The principal west front displays Revival style characteristics, featuring mullioned casements with eared architraves under cambered heads and drip moulds, a moulded storey band and stone plinth. A central gabled entrance bay projects forward, with the door positioned to the right under a three-centred arch and an inserted two-light opening above under its own drip mould. This inserted window may date to the 1881 alterations, which also included the lowering of some window cills and widening of others. The bay to the right of the entrance contains a canted bay window inserted in the 20th century, replacing a former chimneybreast and stack. The left return of the entrance bay carries a chimney with offset and ashlar stack. The bays to the former service range on the left feature a wider chimney of similar style with casements to each side. Relieving arches at first-floor level indicate where openings have been altered, including the former coach entrance at the bottom left opening. Dormer windows break through the eaves either side of the stack, with the left dormer being a later insertion. The north gable end wall has single casements below an end stack and above the former stable roof. The far-left bays of the principal front are the adapted former stable bays, containing two casements under relieving arches, a buttress with offsets to the left corner, a modern five-light dormer and an ashlar end stack.

The garden front features two prominent gabled bays with canted bay windows. Between them stands a central Anglo-Renaissance bay, canted and two storeys in front, with a gabled Anglo-Renaissance stair window to the rear, framed by two stone stacks. The windows across the garden front are stone-mullioned, some with transoms, and feature flat heads. The left bay has a two-storey canted bay with steel tie ends at first-floor level. The central bay contains an oak garden door with iron strap hinges. The right bay is of two storeys plus attic, with a ground floor canted bay and an opening with drip mould above. A two-storey wing of approximately 1930, in sympathetic Revival style with ashlar end stack, adjoins to the right, behind which rises the roof of the former coach house. To the far right of the garden front is a 20th-century canted bay window to the parapeted end of the former service wing.

The south end elevation displays a two-storey square bay window to the left with tiled roofs to each floor. Stone buttresses with offsets occupy the corners. The windows have cambered heads and slender mullions, with ground-floor windows featuring a transom. To the right gable eaves is a chimneystack, and to the right a wide chimney with offsets accompanied by a two-light mullioned window to its left and a modern conservatory at ground floor.

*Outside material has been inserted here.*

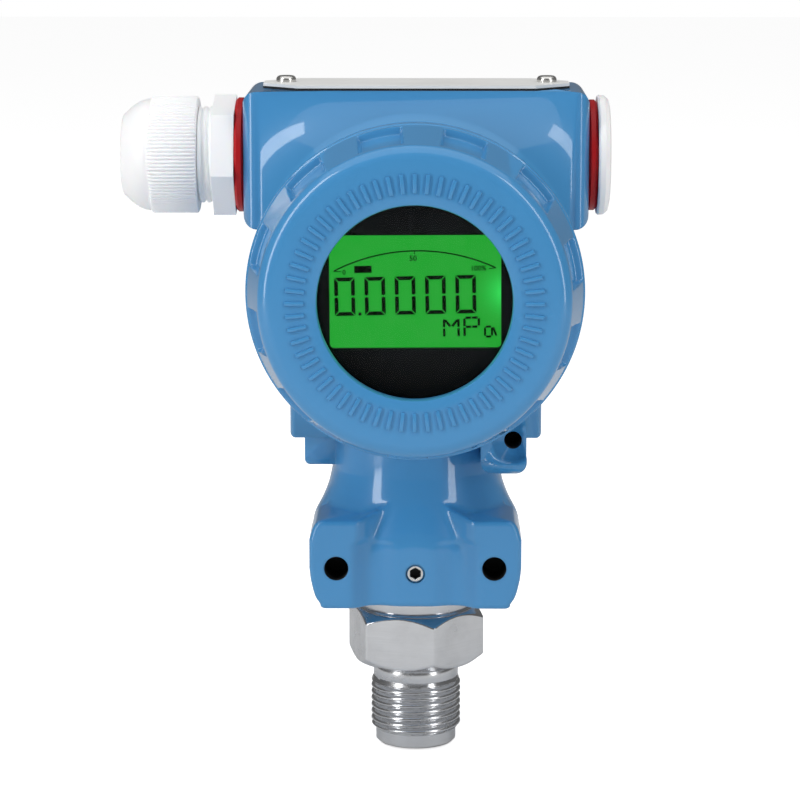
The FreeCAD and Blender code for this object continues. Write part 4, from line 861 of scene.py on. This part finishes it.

The interior retains substantial period character. The vestibule and entrance hall feature a moulded cornice, with an open-well stair of 20th-century balustrade to the rear. Principal rooms lead from the hall: the study contains modern fittings which may conceal a fireplace to the north wall. The drawing room has a stone chimneypiece, and the south bay window features recessed timber shutters and panelling with chamfer detailing, with a cambered-head door to the conservatory. The dining room and hallway contain late 19th-century inserted doorways and steps down to the serving room, which has exposed stone corbels to the ceiling and a stone door surround with cambered head to the garden door, along with pantry cupboards. Steps in the corridor descend to the former service wing. The former kitchen, converted to a lounge, retains a stone fireplace and opens into the former scullery and cook's court, rebuilt around 1930. The former servant's hall features a fitted dresser and corner fireplace with tiling and plain timber surround.

The former coach house, now a kitchen, contains an inserted stop-chamfered ceiling beam and range cooker in an inglenook. An adjoining room holds a kitchen with brick arch and stone bread oven feature, possibly constructed from materials on site. The service wing corridor displays a servant bell indicator fixed to the wall, a lightwell to one ceiling section and various exposed and underfloor heating system pipework. A plain back stair and wide ledged plank door under cambered head lead to storerooms and yard.

From the main stair landing, steps enter the former library. An angled doorway to the left represents an inserted breach through a former chimney, with a stone-mullioned window enclosed in the wall behind. The former library has a deep vaulted ceiling. Rooms in the former service wing contain some irregularly positioned stop-chamfered beams, with exposed roof trusses to attic spaces distinctively braced and strapped. Plain chimney pieces occupy some attic spaces. The upper floors contain bedrooms arranged around the stairwell at varying levels, with some room subdivisions altered. Plaster cornicework is generally plain. Joinery throughout the building is primarily of plain detailing and largely of late 20th-century date, though some 19th-century doors and other joinery of late 19th and early 20th-century date remain. The stone cellar below the rectory is brick-vaulted with stone-flagged floors and chutes for coal and ash.

The roofs are kingpost structures with braces, primarily dating to the 1881 phase, although some later replacements and brick pier reinforcements are present, and the north end may date to repairs undertaken in the 1870s.